FORT LAUDERDALE - In these last few days of blistering summer sun, state Sen. Rod Smith is soaking his dress shirts and burning his nose as he power-walks through crowded outdoor events in giant, fast steps. He looks as if he intends to shake the hand of every last Democrat in the state before Tuesday's primary.
The Democrat from Alachua has a tough Labor Day weekend. His schedule surpasses that of any other gubernatorial candidate, attending far more picnics, festivals and football games, in far more scattered places.
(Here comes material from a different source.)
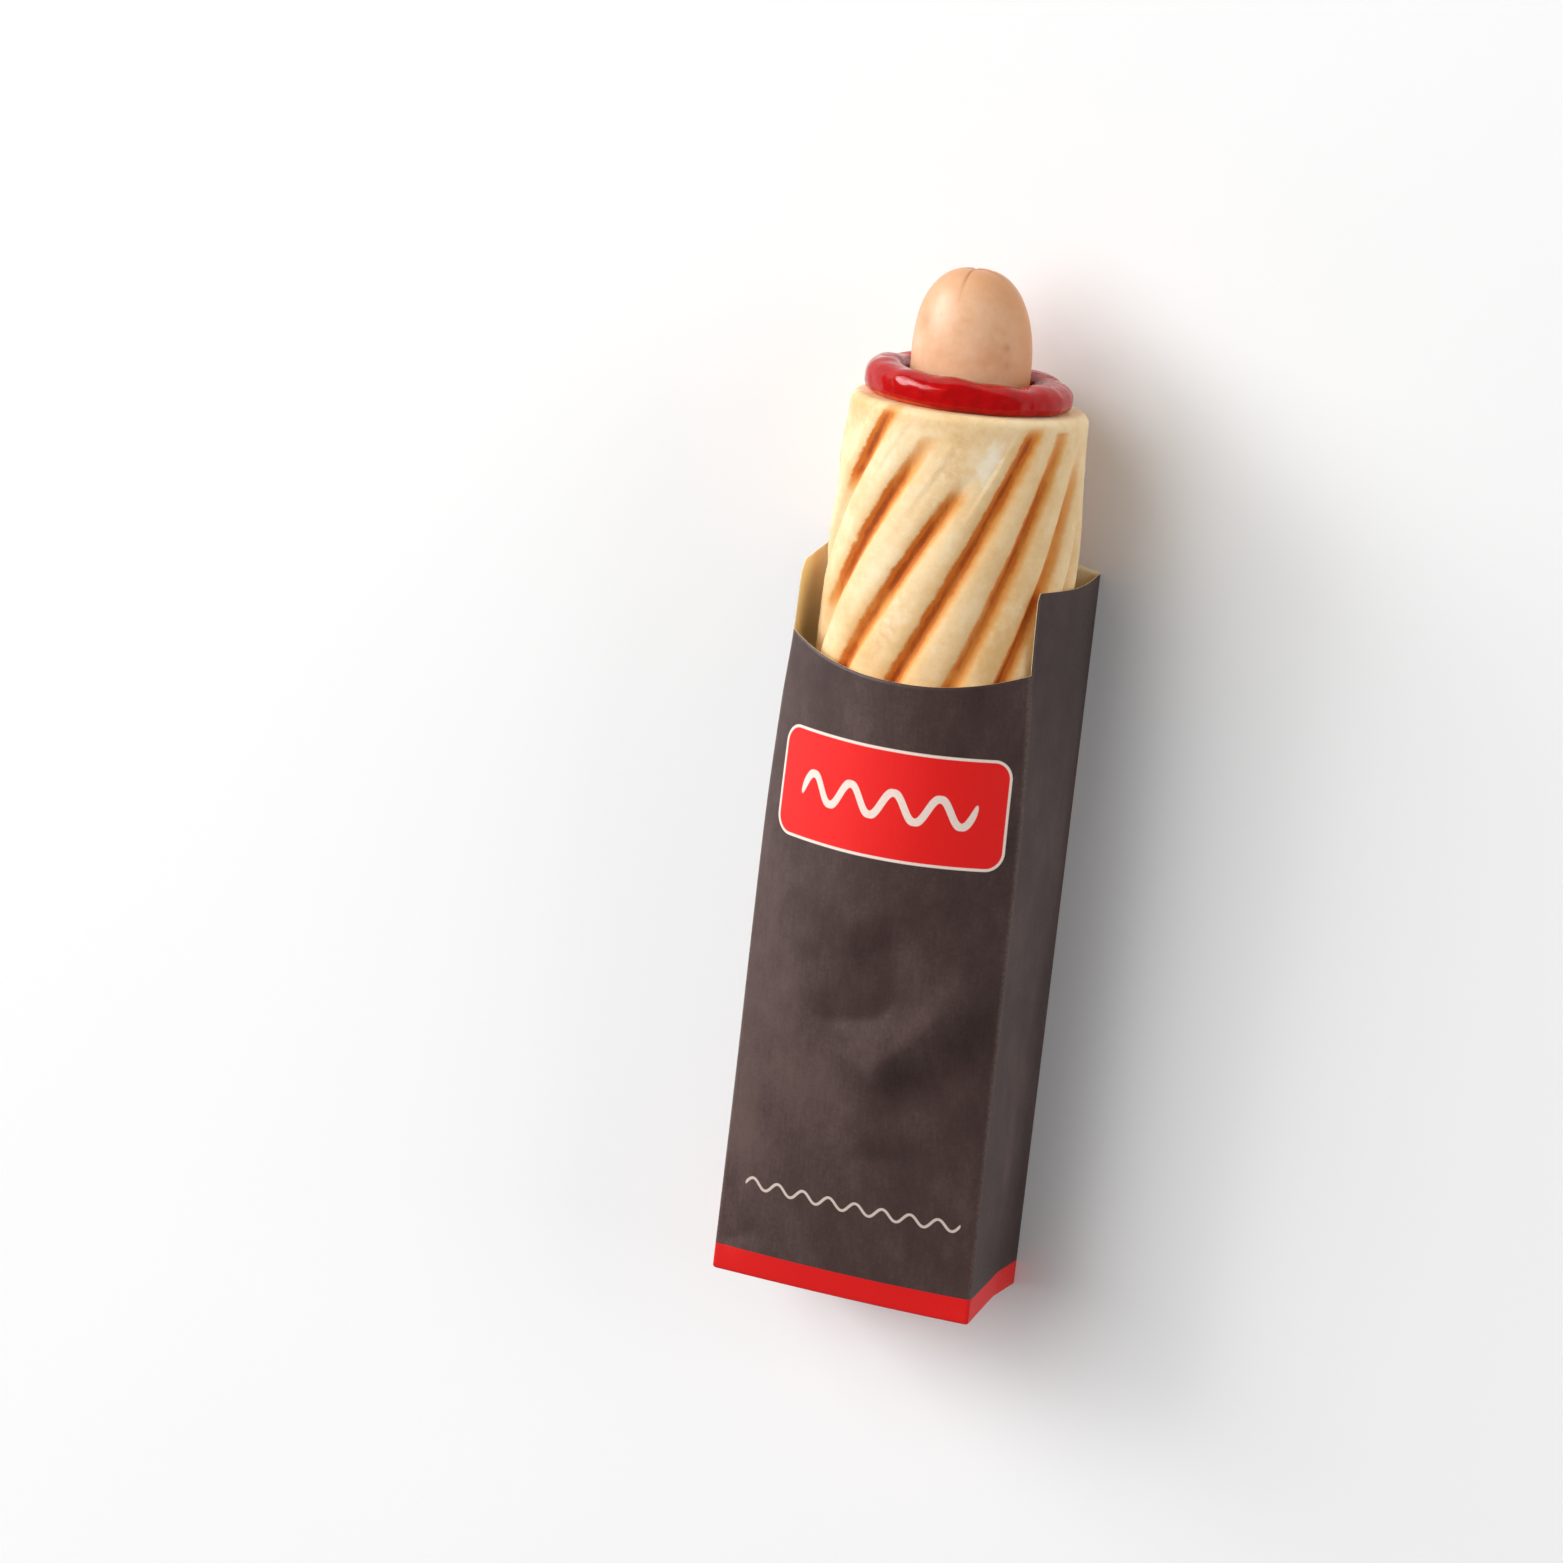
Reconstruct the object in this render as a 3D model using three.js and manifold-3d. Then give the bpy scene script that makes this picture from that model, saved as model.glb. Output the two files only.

He's put up with a barrage of helicopter jokes (he even started to belt out his lines from his notorious television ad when he saw a helicopter on Saturday) and jabs from reporters and some supporters who have hummed the tune to Sugar, Sugar (by the Archies). Smith has been the beneficiary of millions in campaign spending from the sugar industry.
On Friday, Smith shook hands with a black woman in Pensacola on Friday who mistook him for his opponent Jim Davis, saying she couldn't vote for anyone who didn't vote to compensate two wrongly incarcerated black men. Smith, who has lately been pounding Davis for the very same issue, shook his head and corrected her with a desperate: "No that's the other guy."
With the exception of Sunday, when Smith attended five Baptist churches in Miami, he's averaging five flights a day, stopping mostly in North, Central and South Florida. Conspicuously absent are stops in the Davis-strong Tampa Bay area.
The biggest change since his last grueling statewide tour seven weeks ago is that more people seem to know who he is. It's been a few weeks since Smith has mentioned his old joke about being confused with Rod Stewart, the musician.
On a three-hour stop in Gainesville, popping in on outdoor tailgate parties before the University of Florida football game, Smith was treated like a celebrity. Strangers honked and whooped at him from their cars. Some came up to say they had already voted early- for him, like Bill Nelson Jr., son of the incumbent senator up for reelection.
"That's Rod Smith," a woman shouted as Smith parted crowds. A plane carried a banner overhead that said, "Vote Rod Smith for Gov Go Gators."